[START OF Source material]
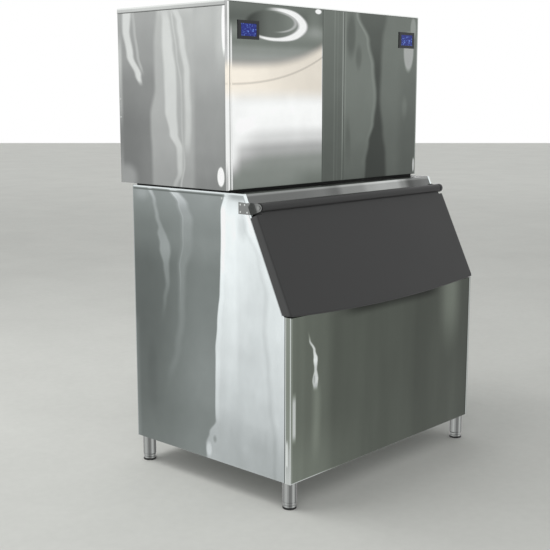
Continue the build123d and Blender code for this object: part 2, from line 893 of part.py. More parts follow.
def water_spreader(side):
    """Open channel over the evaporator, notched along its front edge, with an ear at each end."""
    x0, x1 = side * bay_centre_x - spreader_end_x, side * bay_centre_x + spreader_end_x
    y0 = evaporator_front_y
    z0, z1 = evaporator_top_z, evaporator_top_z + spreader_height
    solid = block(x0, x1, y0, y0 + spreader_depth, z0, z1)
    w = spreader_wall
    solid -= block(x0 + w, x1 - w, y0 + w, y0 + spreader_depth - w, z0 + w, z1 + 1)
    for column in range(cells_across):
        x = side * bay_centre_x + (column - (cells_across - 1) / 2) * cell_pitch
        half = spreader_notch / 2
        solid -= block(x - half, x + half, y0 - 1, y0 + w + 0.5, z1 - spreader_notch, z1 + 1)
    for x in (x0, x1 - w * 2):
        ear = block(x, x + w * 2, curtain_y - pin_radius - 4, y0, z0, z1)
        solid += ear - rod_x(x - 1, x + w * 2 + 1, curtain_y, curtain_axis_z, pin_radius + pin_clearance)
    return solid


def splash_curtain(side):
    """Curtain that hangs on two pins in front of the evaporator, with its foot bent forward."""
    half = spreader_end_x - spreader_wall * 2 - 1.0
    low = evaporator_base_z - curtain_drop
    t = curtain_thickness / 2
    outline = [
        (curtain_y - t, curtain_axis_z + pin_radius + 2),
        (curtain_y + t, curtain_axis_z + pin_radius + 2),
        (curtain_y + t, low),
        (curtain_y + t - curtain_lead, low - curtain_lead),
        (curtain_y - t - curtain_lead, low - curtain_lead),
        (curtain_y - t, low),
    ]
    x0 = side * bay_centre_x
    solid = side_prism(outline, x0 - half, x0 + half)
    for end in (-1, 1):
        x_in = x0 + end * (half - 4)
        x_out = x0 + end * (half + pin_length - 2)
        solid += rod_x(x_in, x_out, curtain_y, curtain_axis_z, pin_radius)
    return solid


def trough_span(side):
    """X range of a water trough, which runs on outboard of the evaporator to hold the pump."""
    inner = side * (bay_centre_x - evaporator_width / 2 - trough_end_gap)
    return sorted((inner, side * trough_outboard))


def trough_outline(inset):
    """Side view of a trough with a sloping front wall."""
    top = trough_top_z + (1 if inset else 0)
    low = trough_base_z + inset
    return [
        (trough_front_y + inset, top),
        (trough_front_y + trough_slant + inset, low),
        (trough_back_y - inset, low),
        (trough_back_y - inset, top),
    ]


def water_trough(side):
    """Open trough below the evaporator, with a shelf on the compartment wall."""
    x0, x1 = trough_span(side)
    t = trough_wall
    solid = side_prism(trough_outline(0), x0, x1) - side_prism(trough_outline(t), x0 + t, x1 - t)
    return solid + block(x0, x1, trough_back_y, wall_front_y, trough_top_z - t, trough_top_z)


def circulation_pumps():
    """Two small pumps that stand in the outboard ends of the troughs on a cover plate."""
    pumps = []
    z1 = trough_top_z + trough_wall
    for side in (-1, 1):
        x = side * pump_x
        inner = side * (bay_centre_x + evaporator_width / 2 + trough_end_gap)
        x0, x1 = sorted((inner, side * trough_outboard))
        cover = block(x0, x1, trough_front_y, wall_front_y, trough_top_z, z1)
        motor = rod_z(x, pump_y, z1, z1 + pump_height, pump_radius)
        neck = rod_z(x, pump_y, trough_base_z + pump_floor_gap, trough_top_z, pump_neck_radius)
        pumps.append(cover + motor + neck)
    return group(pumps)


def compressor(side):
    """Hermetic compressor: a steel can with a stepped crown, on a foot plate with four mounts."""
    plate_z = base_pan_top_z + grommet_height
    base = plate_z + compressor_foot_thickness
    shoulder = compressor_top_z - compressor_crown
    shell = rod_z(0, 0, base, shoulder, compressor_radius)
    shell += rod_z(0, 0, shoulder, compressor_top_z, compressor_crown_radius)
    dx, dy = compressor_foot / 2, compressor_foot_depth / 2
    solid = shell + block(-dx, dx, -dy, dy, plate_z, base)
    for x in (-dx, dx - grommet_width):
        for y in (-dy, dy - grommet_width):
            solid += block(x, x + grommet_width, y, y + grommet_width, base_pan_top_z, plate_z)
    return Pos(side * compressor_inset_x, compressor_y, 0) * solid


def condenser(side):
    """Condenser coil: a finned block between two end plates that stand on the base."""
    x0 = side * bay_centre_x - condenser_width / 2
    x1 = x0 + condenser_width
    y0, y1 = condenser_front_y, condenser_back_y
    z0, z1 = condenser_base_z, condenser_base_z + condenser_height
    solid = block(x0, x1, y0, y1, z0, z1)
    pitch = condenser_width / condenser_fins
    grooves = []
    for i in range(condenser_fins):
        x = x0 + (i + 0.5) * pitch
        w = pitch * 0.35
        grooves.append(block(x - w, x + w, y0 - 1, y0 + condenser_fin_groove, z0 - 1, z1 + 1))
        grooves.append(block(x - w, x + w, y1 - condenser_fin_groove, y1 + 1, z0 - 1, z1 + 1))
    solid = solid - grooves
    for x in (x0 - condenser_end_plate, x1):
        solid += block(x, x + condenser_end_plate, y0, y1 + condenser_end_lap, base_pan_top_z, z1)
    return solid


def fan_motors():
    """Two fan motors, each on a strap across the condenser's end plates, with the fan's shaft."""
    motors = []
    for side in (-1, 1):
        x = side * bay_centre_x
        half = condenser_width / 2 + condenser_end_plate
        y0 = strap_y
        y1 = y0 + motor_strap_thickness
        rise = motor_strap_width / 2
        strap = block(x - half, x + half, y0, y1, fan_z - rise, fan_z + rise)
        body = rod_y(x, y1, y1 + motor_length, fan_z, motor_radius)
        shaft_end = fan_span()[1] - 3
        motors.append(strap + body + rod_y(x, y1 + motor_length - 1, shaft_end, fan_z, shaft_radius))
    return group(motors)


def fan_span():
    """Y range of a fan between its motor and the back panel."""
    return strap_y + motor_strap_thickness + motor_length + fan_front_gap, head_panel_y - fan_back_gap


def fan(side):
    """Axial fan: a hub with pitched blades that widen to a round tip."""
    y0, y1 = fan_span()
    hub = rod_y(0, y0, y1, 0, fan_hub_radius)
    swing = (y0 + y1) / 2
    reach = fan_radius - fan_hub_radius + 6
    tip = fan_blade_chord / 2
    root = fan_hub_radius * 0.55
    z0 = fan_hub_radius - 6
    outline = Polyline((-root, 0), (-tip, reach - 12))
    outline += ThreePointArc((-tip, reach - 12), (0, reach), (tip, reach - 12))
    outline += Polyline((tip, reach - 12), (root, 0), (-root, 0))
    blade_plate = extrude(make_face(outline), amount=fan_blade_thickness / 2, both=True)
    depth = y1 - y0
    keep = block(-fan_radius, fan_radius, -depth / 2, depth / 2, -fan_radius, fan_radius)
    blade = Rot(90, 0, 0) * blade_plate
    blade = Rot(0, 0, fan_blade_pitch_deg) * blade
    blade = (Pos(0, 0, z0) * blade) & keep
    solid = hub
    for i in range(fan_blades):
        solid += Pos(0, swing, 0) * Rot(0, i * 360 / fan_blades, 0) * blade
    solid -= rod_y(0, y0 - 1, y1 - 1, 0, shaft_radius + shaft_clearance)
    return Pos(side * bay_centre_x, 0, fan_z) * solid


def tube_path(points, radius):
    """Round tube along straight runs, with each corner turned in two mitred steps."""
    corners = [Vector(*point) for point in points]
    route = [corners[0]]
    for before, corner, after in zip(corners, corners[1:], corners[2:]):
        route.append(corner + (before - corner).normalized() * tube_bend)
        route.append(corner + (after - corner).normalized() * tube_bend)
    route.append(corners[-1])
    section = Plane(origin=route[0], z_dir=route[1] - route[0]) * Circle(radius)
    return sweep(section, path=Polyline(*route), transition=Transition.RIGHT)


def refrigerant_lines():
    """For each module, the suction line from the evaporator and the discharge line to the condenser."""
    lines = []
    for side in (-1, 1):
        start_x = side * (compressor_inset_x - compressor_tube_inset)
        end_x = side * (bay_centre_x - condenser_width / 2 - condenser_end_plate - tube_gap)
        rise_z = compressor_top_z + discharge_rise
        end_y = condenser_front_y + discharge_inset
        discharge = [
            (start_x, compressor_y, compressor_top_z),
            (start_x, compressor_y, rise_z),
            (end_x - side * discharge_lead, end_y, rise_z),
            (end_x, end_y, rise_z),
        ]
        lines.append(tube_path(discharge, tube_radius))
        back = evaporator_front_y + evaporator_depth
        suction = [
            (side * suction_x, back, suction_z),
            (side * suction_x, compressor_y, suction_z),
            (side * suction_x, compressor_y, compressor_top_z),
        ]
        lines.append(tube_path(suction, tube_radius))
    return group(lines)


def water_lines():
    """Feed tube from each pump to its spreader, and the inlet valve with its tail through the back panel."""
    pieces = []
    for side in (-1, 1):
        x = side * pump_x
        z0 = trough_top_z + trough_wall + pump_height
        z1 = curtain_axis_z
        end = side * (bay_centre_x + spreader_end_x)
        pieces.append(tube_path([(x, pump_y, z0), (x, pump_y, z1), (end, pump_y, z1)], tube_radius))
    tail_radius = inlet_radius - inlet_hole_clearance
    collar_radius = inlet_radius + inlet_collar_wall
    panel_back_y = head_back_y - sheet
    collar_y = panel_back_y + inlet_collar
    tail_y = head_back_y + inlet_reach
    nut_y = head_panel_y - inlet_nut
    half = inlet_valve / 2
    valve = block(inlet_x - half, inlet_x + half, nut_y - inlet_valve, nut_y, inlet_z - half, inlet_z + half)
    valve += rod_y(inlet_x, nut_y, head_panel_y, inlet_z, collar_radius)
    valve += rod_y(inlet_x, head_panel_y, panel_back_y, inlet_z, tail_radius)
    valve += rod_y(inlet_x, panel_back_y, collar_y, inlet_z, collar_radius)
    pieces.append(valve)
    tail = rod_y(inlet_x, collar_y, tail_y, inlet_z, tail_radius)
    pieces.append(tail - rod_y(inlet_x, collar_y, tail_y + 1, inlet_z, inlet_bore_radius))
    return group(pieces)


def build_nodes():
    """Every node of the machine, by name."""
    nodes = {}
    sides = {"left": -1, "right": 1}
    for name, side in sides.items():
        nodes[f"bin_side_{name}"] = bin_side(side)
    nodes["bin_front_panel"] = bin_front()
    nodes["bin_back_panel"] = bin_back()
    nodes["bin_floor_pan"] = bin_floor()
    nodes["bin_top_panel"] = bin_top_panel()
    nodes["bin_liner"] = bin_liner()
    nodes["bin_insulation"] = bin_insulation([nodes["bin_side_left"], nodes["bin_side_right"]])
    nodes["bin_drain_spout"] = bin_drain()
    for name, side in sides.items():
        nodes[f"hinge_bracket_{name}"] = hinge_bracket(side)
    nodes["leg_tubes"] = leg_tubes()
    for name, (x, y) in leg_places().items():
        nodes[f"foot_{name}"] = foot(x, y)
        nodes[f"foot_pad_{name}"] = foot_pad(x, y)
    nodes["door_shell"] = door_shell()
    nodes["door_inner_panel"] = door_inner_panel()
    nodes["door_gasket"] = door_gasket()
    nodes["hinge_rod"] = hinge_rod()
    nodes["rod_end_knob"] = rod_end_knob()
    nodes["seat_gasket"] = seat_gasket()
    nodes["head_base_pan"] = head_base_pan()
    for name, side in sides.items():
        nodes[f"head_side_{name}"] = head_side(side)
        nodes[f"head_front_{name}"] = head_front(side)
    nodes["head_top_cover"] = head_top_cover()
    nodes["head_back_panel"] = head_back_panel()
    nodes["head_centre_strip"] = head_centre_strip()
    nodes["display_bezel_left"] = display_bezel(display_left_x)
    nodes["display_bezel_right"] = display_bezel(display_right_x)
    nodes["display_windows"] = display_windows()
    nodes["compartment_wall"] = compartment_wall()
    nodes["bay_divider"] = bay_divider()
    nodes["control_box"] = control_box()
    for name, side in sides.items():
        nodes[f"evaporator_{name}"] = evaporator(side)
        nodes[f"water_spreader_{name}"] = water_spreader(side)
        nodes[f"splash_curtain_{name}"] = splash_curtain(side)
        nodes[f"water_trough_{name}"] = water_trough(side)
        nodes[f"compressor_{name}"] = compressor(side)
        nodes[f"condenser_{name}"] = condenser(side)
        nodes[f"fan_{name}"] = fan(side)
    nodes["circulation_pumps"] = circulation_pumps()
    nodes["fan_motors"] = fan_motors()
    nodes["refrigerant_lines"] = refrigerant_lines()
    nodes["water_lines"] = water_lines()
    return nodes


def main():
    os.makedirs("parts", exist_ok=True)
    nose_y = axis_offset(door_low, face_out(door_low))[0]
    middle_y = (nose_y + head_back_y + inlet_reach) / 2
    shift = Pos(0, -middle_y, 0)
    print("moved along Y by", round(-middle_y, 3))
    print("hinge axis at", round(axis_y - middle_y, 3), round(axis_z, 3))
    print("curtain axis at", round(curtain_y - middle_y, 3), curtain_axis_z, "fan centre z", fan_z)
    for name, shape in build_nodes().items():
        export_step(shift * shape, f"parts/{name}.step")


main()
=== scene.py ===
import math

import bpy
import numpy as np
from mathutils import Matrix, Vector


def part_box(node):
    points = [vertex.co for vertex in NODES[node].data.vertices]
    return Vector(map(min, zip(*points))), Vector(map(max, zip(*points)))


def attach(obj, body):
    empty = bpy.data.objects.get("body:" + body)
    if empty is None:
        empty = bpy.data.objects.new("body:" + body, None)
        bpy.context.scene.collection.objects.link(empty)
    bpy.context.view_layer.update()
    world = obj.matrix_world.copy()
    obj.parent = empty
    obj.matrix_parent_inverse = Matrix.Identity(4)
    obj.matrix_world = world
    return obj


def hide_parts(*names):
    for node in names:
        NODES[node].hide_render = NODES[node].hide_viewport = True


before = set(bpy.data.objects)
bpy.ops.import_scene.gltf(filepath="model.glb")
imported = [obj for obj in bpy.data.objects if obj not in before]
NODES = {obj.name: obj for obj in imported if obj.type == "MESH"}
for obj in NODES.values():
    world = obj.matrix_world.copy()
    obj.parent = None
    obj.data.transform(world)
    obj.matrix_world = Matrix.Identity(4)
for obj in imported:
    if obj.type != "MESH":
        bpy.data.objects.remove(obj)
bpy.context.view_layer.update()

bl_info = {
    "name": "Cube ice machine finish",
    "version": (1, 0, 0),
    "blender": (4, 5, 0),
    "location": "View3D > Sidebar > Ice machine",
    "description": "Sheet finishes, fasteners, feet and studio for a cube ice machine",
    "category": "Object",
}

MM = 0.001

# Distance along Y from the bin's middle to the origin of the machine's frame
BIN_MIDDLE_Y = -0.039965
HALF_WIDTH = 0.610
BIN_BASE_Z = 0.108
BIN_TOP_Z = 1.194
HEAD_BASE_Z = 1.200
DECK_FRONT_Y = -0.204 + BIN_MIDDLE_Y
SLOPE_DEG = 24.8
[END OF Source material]
◆ What the exercise asks: Emit only the lines from the one containing "for name, shape" through the one containing "obj.parent = empty", copied exactly.

◆ Written reply:
    for name, shape in build_nodes().items():
        export_step(shift * shape, f"parts/{name}.step")


main()
=== scene.py ===
import math

import bpy
import numpy as np
from mathutils import Matrix, Vector


def part_box(node):
    points = [vertex.co for vertex in NODES[node].data.vertices]
    return Vector(map(min, zip(*points))), Vector(map(max, zip(*points)))


def attach(obj, body):
    empty = bpy.data.objects.get("body:" + body)
    if empty is None:
        empty = bpy.data.objects.new("body:" + body, None)
        bpy.context.scene.collection.objects.link(empty)
    bpy.context.view_layer.update()
    world = obj.matrix_world.copy()
    obj.parent = empty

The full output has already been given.